## Stored data
= = = =

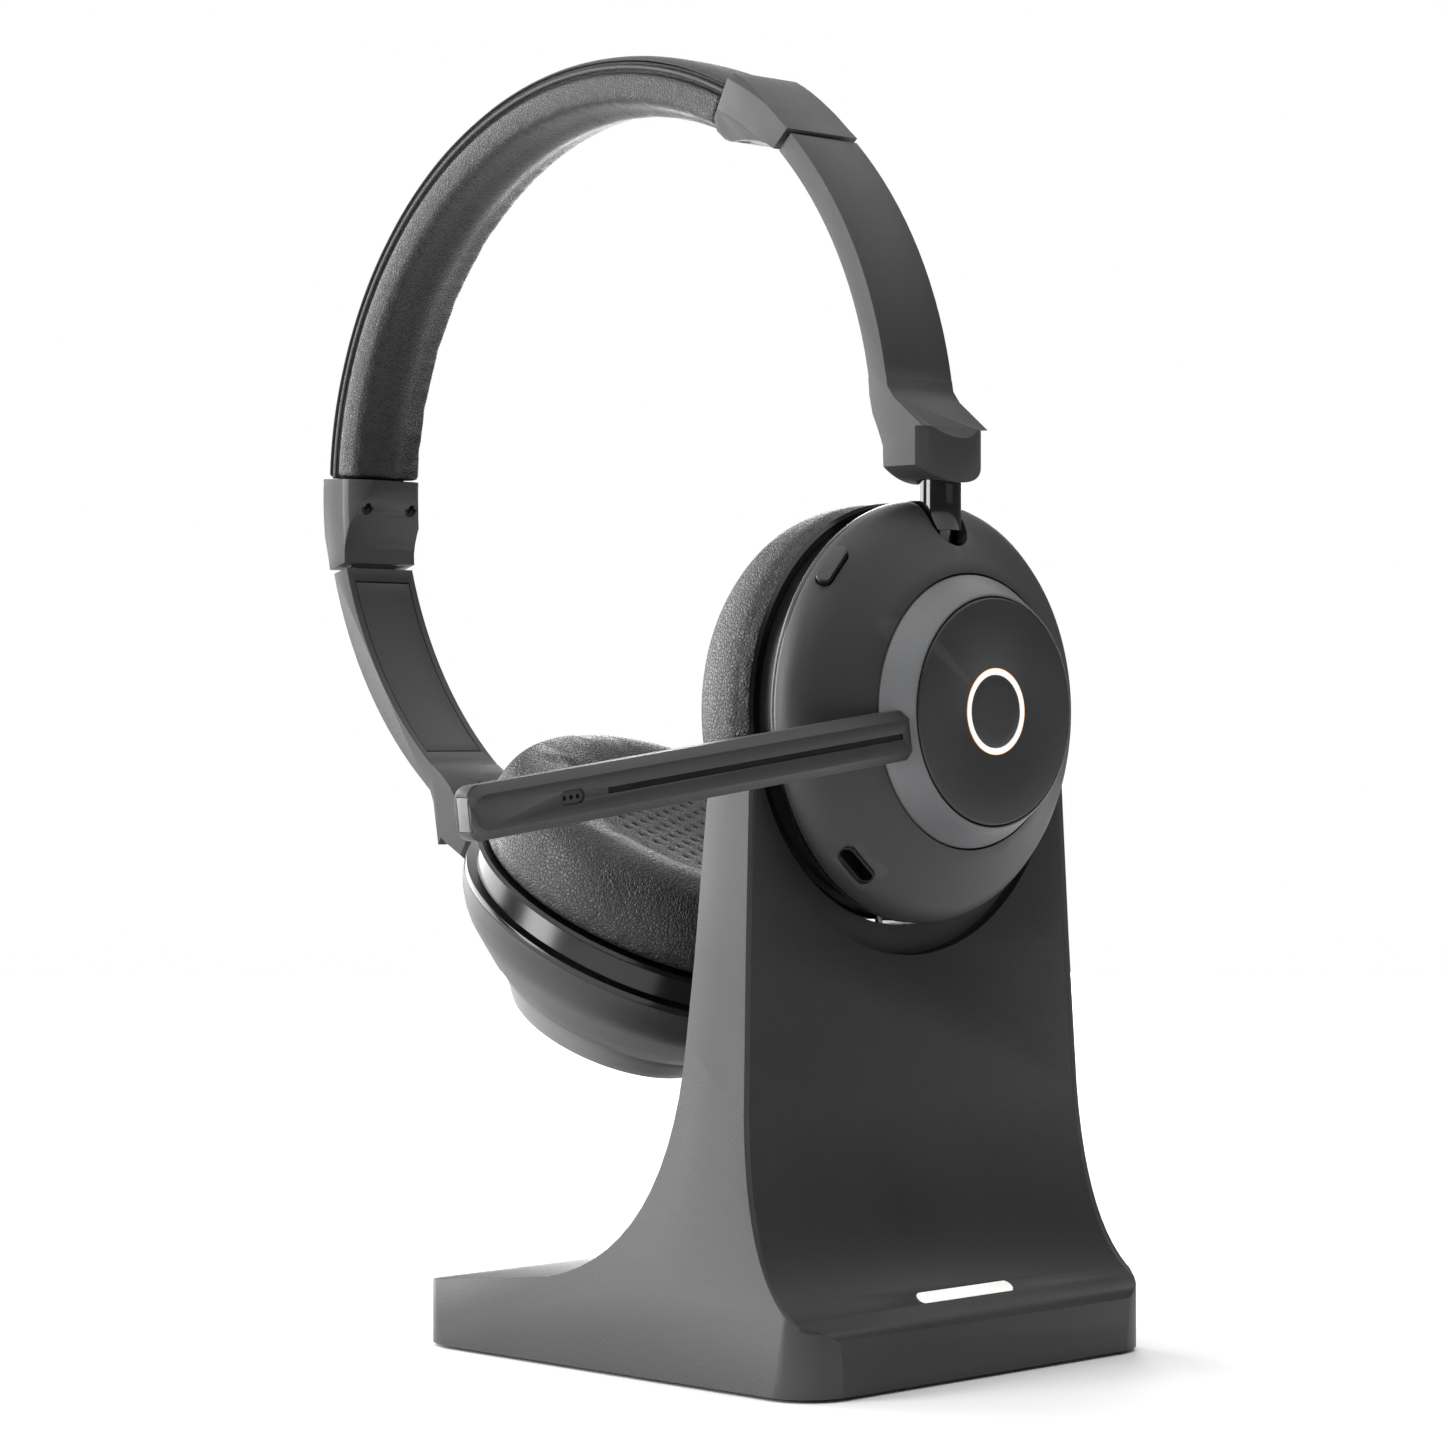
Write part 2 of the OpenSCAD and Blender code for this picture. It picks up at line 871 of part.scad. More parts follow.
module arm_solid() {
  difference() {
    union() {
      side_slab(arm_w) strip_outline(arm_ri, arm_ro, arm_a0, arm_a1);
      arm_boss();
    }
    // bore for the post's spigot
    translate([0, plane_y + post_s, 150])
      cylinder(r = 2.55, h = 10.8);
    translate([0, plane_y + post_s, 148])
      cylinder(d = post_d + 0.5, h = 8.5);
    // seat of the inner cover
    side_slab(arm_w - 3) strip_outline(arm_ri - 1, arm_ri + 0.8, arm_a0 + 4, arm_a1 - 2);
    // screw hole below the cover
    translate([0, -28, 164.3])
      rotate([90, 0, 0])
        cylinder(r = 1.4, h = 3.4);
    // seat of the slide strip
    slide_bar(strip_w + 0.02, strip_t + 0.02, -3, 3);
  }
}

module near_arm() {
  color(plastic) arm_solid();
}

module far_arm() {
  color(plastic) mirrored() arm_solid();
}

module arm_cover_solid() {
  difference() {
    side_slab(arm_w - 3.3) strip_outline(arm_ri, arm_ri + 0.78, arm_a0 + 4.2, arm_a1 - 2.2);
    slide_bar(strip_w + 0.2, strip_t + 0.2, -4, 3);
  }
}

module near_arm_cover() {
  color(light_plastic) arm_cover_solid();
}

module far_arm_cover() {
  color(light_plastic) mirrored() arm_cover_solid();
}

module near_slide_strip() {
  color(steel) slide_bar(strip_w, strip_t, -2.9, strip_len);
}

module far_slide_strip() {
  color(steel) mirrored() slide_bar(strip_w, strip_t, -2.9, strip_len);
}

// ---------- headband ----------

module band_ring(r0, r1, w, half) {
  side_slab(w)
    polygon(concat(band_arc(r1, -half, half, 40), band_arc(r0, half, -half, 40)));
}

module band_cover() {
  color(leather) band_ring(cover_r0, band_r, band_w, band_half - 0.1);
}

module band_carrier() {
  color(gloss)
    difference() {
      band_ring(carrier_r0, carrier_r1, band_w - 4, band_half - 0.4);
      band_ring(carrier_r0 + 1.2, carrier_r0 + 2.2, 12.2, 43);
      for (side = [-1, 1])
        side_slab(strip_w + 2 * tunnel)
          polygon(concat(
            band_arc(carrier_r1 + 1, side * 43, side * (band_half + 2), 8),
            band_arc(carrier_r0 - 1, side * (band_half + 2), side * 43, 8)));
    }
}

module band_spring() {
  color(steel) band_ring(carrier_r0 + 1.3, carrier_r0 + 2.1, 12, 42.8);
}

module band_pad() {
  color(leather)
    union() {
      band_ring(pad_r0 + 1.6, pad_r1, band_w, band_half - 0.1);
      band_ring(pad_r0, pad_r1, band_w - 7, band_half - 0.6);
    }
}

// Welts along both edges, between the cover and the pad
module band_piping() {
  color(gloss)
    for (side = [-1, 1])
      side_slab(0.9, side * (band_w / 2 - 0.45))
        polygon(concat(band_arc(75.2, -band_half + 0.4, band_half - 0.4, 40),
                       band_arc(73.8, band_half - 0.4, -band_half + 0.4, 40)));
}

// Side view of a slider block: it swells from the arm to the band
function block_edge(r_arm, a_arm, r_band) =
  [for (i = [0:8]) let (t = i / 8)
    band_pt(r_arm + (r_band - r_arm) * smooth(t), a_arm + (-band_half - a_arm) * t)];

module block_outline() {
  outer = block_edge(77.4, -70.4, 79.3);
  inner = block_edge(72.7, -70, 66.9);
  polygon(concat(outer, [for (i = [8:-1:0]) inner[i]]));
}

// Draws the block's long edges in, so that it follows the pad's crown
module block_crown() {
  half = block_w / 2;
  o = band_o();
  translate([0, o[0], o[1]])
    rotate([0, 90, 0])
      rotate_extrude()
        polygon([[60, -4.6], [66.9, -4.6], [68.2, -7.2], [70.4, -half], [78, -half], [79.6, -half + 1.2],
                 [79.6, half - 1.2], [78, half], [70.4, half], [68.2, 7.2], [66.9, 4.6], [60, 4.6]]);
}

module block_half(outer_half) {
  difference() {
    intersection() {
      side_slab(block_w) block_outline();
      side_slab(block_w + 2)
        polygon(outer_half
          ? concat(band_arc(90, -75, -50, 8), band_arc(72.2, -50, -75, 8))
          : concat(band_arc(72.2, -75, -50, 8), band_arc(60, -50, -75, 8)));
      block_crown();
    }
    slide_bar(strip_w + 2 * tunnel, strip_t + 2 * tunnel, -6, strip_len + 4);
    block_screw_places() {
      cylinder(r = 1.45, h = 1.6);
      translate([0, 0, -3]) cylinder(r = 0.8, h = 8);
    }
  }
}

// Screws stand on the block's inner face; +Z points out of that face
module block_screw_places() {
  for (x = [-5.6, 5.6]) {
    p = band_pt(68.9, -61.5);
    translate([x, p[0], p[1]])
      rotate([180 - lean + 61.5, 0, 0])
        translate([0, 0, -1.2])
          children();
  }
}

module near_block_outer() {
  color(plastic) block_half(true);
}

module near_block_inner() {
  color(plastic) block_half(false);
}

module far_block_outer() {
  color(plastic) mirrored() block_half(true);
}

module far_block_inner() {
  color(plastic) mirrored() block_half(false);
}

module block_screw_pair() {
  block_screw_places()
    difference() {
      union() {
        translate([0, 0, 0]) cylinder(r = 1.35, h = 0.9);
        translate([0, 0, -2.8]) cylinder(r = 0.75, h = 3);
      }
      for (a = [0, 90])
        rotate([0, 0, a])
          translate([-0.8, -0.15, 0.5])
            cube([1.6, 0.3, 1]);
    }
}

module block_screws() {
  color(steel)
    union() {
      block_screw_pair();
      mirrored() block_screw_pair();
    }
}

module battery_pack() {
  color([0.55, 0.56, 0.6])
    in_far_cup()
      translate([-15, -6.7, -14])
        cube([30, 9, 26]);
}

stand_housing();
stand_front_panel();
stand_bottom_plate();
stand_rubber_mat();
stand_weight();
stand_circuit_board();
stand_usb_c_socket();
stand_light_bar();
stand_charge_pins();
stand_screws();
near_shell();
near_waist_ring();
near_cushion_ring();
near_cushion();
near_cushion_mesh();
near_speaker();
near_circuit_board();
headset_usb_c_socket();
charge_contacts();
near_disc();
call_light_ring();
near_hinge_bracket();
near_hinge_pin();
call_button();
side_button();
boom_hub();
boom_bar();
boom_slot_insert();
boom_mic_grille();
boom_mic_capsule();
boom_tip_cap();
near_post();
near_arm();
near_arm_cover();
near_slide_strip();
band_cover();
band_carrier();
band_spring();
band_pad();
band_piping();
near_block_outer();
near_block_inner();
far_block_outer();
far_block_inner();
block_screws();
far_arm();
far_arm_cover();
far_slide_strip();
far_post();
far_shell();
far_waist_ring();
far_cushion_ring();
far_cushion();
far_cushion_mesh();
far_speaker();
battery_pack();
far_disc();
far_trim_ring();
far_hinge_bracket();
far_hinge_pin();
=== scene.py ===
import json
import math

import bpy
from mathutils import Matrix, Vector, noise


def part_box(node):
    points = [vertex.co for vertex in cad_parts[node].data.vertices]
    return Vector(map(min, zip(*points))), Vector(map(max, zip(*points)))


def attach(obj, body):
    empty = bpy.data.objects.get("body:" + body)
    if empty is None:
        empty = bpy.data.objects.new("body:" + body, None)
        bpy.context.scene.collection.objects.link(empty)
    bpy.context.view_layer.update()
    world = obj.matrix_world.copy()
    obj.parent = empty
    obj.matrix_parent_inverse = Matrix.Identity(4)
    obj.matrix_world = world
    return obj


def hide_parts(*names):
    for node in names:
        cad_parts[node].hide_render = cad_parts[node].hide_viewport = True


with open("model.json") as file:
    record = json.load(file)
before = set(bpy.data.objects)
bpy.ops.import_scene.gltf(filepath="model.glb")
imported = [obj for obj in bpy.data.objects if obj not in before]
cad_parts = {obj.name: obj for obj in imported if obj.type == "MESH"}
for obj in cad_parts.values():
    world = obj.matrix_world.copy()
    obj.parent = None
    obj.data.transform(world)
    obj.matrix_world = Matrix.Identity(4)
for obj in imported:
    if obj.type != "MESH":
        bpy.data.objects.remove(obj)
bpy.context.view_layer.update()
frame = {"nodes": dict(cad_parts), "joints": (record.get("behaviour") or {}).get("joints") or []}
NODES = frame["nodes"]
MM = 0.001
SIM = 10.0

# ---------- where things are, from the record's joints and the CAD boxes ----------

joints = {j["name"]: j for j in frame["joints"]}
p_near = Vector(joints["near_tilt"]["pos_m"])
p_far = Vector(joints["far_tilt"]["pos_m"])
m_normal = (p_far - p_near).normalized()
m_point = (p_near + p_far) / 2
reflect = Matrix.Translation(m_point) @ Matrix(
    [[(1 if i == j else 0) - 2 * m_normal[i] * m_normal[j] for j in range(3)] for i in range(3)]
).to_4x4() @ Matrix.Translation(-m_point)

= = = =

Only the lines running from the line with "boom_mic_capsule();" through the line with "obj.matrix_parent_inverse = Matrix.Identity(4)" should be repeated, exactly and with both ends kept.

boom_mic_capsule();
boom_tip_cap();
near_post();
near_arm();
near_arm_cover();
near_slide_strip();
band_cover();
band_carrier();
band_spring();
band_pad();
band_piping();
near_block_outer();
near_block_inner();
far_block_outer();
far_block_inner();
block_screws();
far_arm();
far_arm_cover();
far_slide_strip();
far_post();
far_shell();
far_waist_ring();
far_cushion_ring();
far_cushion();
far_cushion_mesh();
far_speaker();
battery_pack();
far_disc();
far_trim_ring();
far_hinge_bracket();
far_hinge_pin();
=== scene.py ===
import json
import math

import bpy
from mathutils import Matrix, Vector, noise


def part_box(node):
    points = [vertex.co for vertex in cad_parts[node].data.vertices]
    return Vector(map(min, zip(*points))), Vector(map(max, zip(*points)))


def attach(obj, body):
    empty = bpy.data.objects.get("body:" + body)
    if empty is None:
        empty = bpy.data.objects.new("body:" + body, None)
        bpy.context.scene.collection.objects.link(empty)
    bpy.context.view_layer.update()
    world = obj.matrix_world.copy()
    obj.parent = empty
    obj.matrix_parent_inverse = Matrix.Identity(4)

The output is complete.